On the one hand, the model is an obvious attempt to modernize a traditional aristocratic-warrior ethos of earning political power through military efficacy (Hom. Il. 12.307-330). But it also reflects how Sparta, the chief sponsor of oligarchic regimes, was itself the acknowledged master of hoplite warfare, producing a close hoplite-oligarchy connection in contemporary ideology.  Recent scholarship has emphasized that Spartiatae were not the city’s only hoplites, as this number included perioeci and helots (Cartledge 1987). Nevertheless, the professionally trained Spartiatae held a definite if fragile “monopoly of violence” (Weber 1994 [1919]) in the Spartan state, as the Helot revolt of 464-55 made clear.
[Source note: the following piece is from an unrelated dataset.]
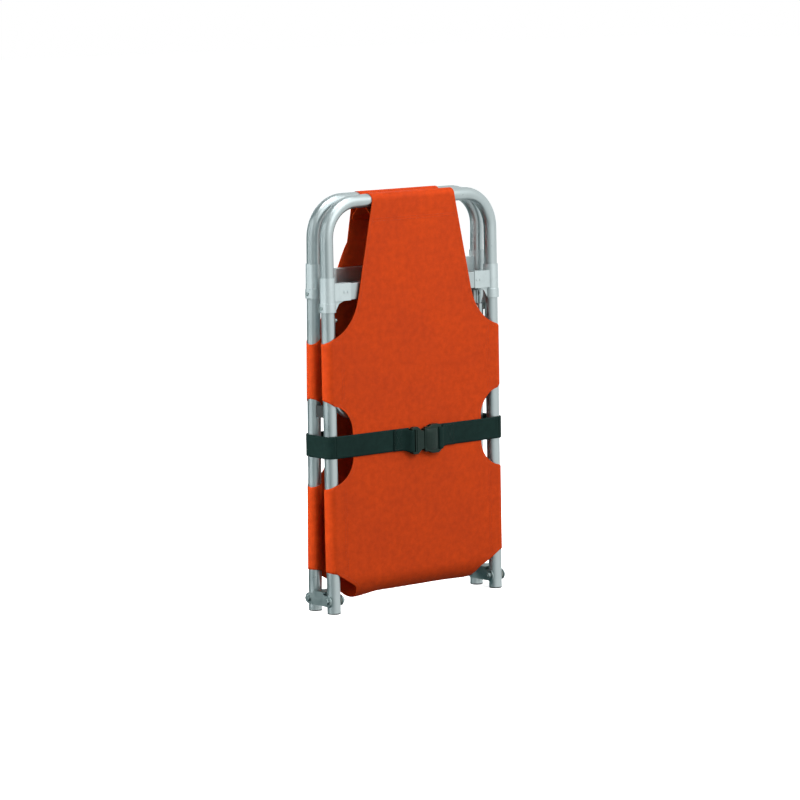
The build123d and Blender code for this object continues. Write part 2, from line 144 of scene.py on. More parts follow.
def scaled(tree, source, scale):
    """Texture coordinates stretched by a scale for each axis."""
    return node(tree, "ShaderNodeMapping", {"Vector": source, "Scale": scale}).outputs[0]


def noise_at(tree, source, scale, detail=4.0, rough=0.55):
    made = node(tree, "ShaderNodeTexNoise", {"Vector": source, "Scale": scale, "Detail": detail, "Roughness": rough})
    return made.outputs["Fac"]


def ramp(tree, factor, low, high, start=0.3, end=0.7):
    """A colour between low and high, over part of the factor's range."""
    made = node(tree, "ShaderNodeValToRGB", {"Fac": factor})
    first, last = made.color_ramp.elements
    first.position, last.position = start, end
    first.color = (*low, 1)
    last.color = (*high, 1)
    return made.outputs["Color"]


def spread(tree, factor, low, high, start=0.3, end=0.7):
    """A number between low and high, over part of the factor's range."""
    made = node(tree, "ShaderNodeMapRange", {0: factor, 1: start, 2: end, 3: low, 4: high})
    return made.outputs[0]


def math(tree, operation, first, second=0.0):
    return node(tree, "ShaderNodeMath", {0: first, 1: second}, operation=operation).outputs[0]


def blend_colour(tree, factor, first, second, mode="MIX"):
    made = node(tree, "ShaderNodeMix", data_type="RGBA", blend_type=mode)
    for index, value in ((0, factor), (6, first), (7, second)):
        if isinstance(value, bpy.types.NodeSocket):
            tree.links.new(value, made.inputs[index])
        else:
            made.inputs[index].default_value = value
    return made.outputs[2]


def bump(tree, shader, layers):
    """Bump from (height, strength, distance) layers, one on another."""
    normal = None
    for height, strength, distance in layers:
        made = node(tree, "ShaderNodeBump", {"Height": height, "Strength": strength, "Distance": distance})
        if normal is not None:
            tree.links.new(normal, made.inputs["Normal"])
        normal = made.outputs[0]
    tree.links.new(normal, shader.inputs["Normal"])


def coords(tree, kind="Object"):
    return node(tree, "ShaderNodeTexCoord").outputs[kind]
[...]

The perceived correlation between hoplite service and oligarchic power, therefore, may best be understood not in absolute but relative terms: the propertied elite in other poleis, due to their better arms and leisure for training, could narrowly, like the Spartiatae, monopolize violence in states organized around hoplite warfare, even if there were significant numbers of non-elite hoplites filling out the ranks. This narrow dominance in turn helps explain the frequency of stasis during the Classical period: non-elite hoplites who through the greed or neglect of the elite came to identify their interests with the poor more than the wealthy could pose a credible threat to oligarchic hoplites, particularly when bankrolled by a democratic power like Athens. It is for this reason that Aristotle saw the chief cause of stasis as abuse by the rich of their privileged position, rather than a Marxist-style “class warfare” intrinsic to any unequal society (Ober 1991). 

 

Aristotle and the “Old Oligarch”, accordingly, seem to have conflated the hoplite class with the elite group that dominated it, just as Classical authors frequently equate the demos not with all citizens but with the poor majority. A contemporary reader could easily understand the two senses, as Aristotle apparently does at Politics 1279a-b, where the hoplites of his moderate politeia-constitution are a citizen-group smaller than that enfranchised under a democracy but larger than the wealthy of an oligarchy. The conflation of these two “hoplite classes” also reflects Sparta’s Late-Classical sponsorship of highly narrow oligarchies (e.g. the Thirty at Athens, the Decarchies in Ionia). The presence of these repositioned broad oligarchies based on the narrow “hoplite class” (e.g. the Five Thousand at Athens) as the logical compromise point between oligarchy and democracy, usurping the role of the “hoplite class” understood broadly.